*Task*.
Repeat only the lines from the one containing "point = shown.matrix_world" through the one containing "obj.parent = None", exactly as written, both ends included.

*Raw data*.
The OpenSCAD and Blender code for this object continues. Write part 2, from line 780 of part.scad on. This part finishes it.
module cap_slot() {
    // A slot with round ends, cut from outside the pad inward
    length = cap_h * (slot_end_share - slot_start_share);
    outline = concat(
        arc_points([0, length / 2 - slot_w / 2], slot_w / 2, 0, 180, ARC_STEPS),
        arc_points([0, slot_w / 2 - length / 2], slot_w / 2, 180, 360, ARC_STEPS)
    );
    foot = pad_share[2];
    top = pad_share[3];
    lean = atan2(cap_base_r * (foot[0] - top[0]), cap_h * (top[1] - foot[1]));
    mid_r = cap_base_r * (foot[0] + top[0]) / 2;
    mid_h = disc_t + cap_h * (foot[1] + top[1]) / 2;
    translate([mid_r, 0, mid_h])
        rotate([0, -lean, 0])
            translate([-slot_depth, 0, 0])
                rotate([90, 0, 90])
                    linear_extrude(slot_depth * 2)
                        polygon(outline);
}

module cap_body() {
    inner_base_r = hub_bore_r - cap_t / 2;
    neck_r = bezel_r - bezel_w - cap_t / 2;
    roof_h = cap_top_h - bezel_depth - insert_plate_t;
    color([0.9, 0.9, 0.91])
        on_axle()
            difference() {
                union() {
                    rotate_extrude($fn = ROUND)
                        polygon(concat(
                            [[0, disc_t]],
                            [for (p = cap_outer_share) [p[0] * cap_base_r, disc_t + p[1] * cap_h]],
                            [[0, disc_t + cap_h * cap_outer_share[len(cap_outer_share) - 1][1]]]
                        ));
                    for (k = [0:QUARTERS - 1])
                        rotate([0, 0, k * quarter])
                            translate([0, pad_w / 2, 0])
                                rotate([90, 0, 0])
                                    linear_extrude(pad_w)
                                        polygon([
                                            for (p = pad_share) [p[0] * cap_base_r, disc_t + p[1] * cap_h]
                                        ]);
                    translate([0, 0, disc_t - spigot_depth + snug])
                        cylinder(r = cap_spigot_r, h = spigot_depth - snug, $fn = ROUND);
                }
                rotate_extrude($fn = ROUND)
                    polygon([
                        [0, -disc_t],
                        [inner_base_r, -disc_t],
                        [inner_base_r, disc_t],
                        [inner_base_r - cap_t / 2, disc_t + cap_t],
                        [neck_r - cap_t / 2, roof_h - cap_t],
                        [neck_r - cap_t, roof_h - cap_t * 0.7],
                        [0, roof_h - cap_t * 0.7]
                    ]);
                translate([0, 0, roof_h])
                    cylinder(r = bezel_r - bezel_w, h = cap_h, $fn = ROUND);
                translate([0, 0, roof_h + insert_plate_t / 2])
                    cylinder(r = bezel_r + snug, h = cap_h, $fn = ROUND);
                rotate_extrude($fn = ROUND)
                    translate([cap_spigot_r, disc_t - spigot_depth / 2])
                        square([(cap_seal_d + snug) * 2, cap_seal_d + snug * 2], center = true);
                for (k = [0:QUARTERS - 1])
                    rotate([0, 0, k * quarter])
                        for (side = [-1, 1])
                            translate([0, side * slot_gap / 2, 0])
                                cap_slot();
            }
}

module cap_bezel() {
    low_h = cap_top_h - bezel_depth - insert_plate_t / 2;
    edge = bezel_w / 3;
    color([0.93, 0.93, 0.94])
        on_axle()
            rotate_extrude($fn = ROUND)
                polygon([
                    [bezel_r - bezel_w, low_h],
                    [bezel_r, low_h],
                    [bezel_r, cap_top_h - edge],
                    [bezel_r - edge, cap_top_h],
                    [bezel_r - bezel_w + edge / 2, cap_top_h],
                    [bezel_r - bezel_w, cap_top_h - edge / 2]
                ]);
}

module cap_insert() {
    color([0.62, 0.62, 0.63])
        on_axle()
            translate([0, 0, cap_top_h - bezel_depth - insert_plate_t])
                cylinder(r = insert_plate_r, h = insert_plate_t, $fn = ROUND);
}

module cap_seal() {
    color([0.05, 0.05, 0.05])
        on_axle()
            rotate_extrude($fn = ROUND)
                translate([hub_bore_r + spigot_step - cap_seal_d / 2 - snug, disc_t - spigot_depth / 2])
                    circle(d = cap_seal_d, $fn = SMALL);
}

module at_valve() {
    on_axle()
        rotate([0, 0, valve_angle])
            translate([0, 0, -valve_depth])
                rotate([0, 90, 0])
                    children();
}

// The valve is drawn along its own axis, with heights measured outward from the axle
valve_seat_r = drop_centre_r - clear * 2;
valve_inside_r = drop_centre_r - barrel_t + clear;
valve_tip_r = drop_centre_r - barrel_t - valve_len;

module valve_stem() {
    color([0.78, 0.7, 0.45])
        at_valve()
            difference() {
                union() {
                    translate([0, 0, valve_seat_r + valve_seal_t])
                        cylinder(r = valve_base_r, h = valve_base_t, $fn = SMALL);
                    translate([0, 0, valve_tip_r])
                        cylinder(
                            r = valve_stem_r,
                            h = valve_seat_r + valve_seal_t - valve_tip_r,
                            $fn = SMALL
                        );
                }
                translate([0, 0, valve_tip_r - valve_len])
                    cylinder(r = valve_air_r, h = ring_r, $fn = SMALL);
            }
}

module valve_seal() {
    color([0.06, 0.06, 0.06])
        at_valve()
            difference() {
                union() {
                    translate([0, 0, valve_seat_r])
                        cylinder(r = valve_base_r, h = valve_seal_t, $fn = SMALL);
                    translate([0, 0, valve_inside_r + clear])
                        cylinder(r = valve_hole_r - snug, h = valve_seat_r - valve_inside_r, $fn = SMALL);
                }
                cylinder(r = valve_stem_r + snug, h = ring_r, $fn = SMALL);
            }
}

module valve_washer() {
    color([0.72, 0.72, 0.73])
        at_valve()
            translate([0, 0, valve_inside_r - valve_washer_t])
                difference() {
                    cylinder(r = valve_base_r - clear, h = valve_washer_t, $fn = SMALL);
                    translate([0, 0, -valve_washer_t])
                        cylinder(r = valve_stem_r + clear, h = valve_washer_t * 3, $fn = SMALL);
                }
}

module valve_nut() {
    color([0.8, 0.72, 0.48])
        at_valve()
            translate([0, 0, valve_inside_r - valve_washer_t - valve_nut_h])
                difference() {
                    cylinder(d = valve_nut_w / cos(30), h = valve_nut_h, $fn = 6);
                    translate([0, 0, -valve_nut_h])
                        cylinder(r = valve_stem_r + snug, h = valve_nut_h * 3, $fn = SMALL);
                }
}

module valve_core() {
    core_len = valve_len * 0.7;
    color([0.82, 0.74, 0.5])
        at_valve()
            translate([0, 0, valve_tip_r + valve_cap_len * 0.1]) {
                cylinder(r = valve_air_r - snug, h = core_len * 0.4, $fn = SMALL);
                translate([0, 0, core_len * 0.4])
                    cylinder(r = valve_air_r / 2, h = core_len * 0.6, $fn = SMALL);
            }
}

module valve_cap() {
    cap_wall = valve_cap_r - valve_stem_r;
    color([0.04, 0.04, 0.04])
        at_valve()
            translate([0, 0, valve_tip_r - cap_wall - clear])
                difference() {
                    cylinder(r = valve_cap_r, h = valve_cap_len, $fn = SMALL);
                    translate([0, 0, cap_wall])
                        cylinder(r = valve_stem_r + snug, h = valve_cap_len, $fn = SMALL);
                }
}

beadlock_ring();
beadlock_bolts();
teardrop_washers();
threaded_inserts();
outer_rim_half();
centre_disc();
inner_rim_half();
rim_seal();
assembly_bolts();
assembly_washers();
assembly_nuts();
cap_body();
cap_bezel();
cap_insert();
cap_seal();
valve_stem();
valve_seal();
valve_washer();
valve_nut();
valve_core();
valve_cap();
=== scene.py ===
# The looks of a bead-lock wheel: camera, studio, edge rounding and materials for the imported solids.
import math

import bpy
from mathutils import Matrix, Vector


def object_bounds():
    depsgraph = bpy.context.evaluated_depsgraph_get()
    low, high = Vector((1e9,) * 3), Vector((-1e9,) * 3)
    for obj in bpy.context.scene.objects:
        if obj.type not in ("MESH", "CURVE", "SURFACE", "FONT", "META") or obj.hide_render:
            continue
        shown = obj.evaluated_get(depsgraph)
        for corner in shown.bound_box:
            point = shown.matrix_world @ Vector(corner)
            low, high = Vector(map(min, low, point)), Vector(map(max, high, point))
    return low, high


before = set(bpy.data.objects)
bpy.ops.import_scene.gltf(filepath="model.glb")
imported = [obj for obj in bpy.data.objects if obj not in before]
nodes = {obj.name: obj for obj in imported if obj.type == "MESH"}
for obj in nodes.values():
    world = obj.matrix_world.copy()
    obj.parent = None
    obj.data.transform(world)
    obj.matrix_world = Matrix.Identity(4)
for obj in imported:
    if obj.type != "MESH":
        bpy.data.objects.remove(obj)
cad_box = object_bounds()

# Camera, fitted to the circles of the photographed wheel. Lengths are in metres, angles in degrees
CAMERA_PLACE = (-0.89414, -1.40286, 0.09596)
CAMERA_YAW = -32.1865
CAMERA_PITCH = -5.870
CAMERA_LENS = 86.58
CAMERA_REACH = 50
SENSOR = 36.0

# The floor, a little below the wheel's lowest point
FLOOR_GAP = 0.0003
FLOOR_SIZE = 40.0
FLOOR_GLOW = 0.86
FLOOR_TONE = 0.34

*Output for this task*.
            point = shown.matrix_world @ Vector(corner)
            low, high = Vector(map(min, low, point)), Vector(map(max, high, point))
    return low, high


before = set(bpy.data.objects)
bpy.ops.import_scene.gltf(filepath="model.glb")
imported = [obj for obj in bpy.data.objects if obj not in before]
nodes = {obj.name: obj for obj in imported if obj.type == "MESH"}
for obj in nodes.values():
    world = obj.matrix_world.copy()
    obj.parent = None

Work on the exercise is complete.